Waziri’s sincerity of purpose also attracted financial and in-kind support from institutional donors, with at least $1.5 million in direct grants invested in NEITI by these actors in addition to technical support extended for it to deliver on its assignment. In 2019, NEITI earned Nigeria the ‘Satisfactory Progress’ status from the EITI board, bringing her in the same category as Norway, a country seen as the poster-boy for transparent and effective management of extractive resources. Only eight of 55 EITI-implementing countries have attained this status so far. Under his leadership, NEITI also established the Beneficial Ownership register – a publicly accessible register of the beneficial owners of extractive assets in Nigeria. The register provides Nigerians information about who owns what in the oil, gas and solid minerals sectors, further providing transparency of sectors previously hidden from Nigerians.

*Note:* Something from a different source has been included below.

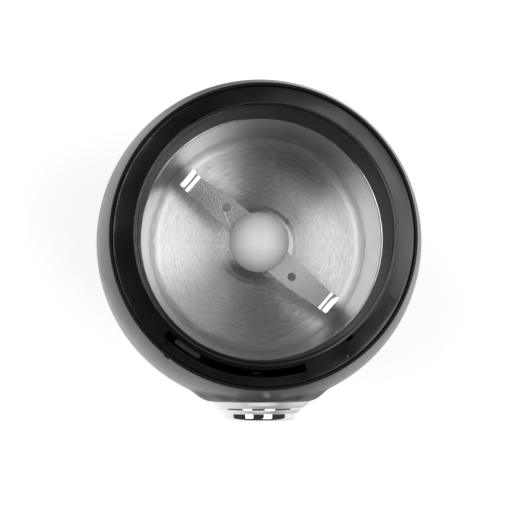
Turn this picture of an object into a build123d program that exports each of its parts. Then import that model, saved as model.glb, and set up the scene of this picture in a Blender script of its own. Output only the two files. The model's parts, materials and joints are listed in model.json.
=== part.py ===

As a trust, public service demands a commitment to pursue excellence, accountably manage resources and deliver value to citizens. Waziri used his time at NEITI to accomplish all these and more. He worked diligently with people in and outside the organisation to place the agency in a position of immense value. And with his job done, Waziri (who holds two master’s degrees—one in Journalism from Columbia University and the other in Public Administration from Harvard Kennedy School) proceeds on a three-month academic fellowship at Oxford University to clear his head, reflect on the past five years and share his experience in running the most extensive EITI operation in the world with students, faculty members and other stakeholders on campus.
Congratulations for a job well-done my brother!